Das hat Folgen für den DEB. Dort stehen 2022 wieder Wahlen an. Für Reindl ist dann nach mehr als 30 Jahren im Verband Schluss. „2022 ist schon Zeit für einen Neuanfang. Ich trete dann sicher nicht mehr an“, stellt er klar. Spätestens dann bräuchte der DEB eine neue Führung.
Sollte Reindl am Samstag neuer IIHF-Präsident werden, wäre die Zeit beim DEB sofort beendet. Der nationale Verband würde bis zur Wahl 2022 interimsweise geführt, möglicherweise vom Berliner Rechtsanwalt Marcus Haase, der Reindl und den DEB schon seit Jahren berät.
Doch wie es dann weitergeht, ist unklar. Der frühere Sportdirektor Stefan Schaidnagel, der ursprünglich zum neuen starken Mann aufgebaut werden und den Verband hauptamtlich führen sollte, schied im vergangenen Winter nach internen Querelen aus.
Einen Plan für die Zeit nach Franz Reindl scheint es nicht zu geben. Weder aus dem Verband, noch aus der Liga kommen Gedankenspiele. „Ich kenne im deutschen Eishockey genug Leute, die den Tatendrang und die nötige Intelligenz haben, etwas bewegen zu wollen“, sagte der Sportchef der Düsseldorfer EG, Niki Mondt.

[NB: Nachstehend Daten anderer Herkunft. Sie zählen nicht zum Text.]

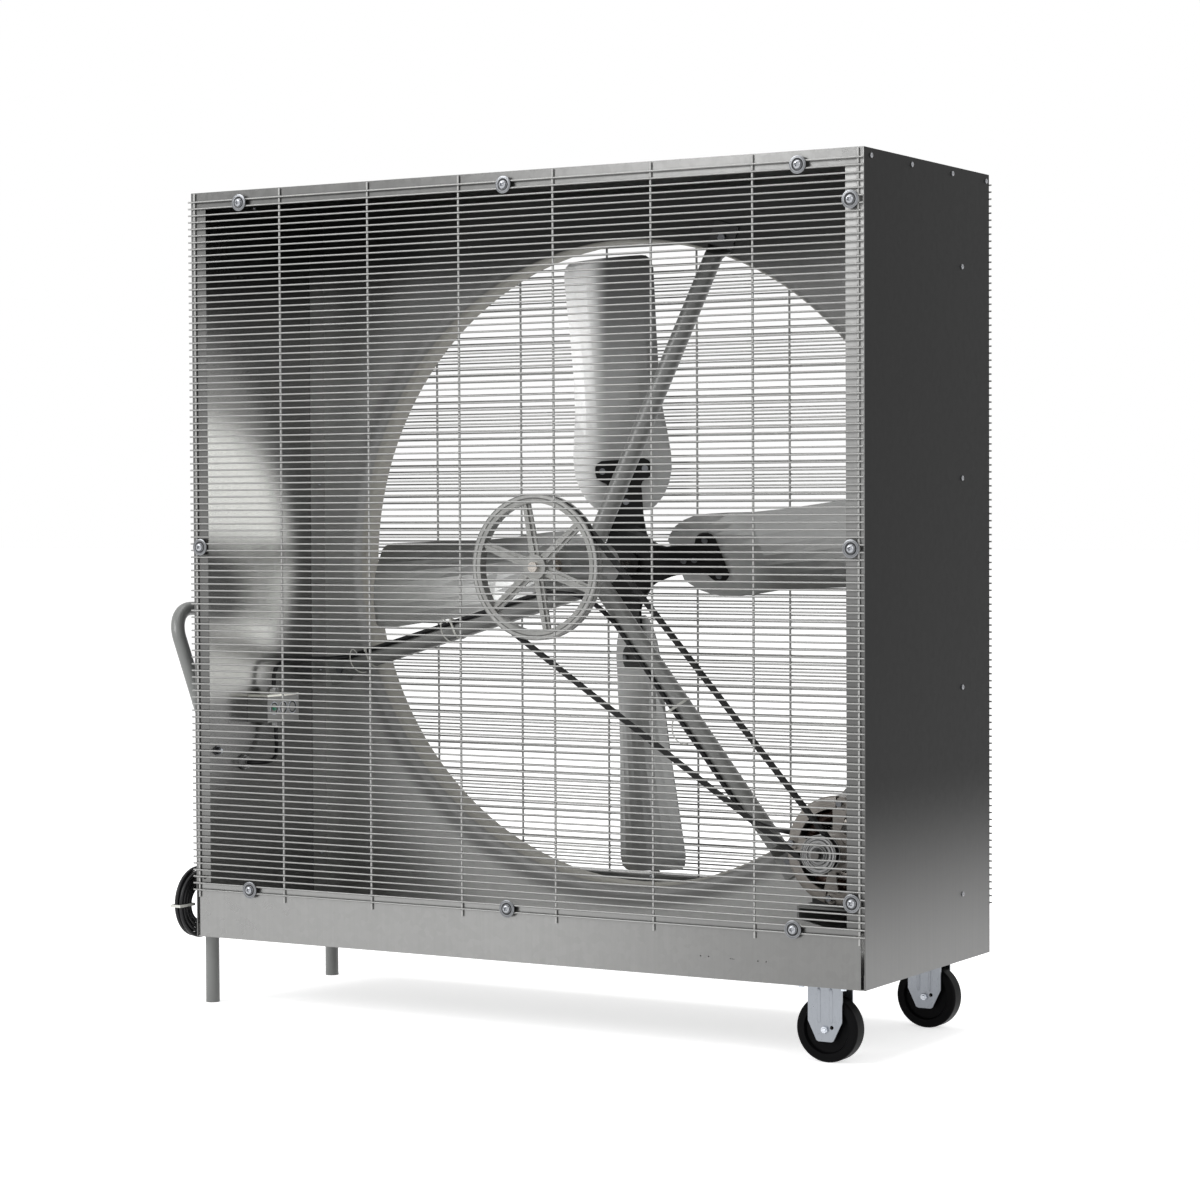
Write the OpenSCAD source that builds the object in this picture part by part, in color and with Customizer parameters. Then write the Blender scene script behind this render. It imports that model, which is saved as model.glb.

Wer das sein könnte, verriet der frühere Nationalspieler nicht. „Der DEB ist aktuell sehr gut aufgestellt“, sagte Reindls aktueller DEB-Vize Daniel Hopp. Der Geschäftsführer der Adler Mannheim mahnte indes auch: „Es wird in Zukunft darum gehen, dass der eingeschlagene Weg der Reformierung des Verbands, einhergehend mit starkem Fokus auf die Nachwuchsarbeit, fortgesetzt wird.“Dass er derjenige sein könnte, der Reindls Kurs fortsetzt, ist eher unwahrscheinlich. Der Sohn von SAP-Gründer Dietmar Hopp ist auserkoren, die Geschicke beim Fußball-Bundesligisten TSG Hoffenheim zu lenken, wenn der 81-jährige Vater dies nicht mehr kann.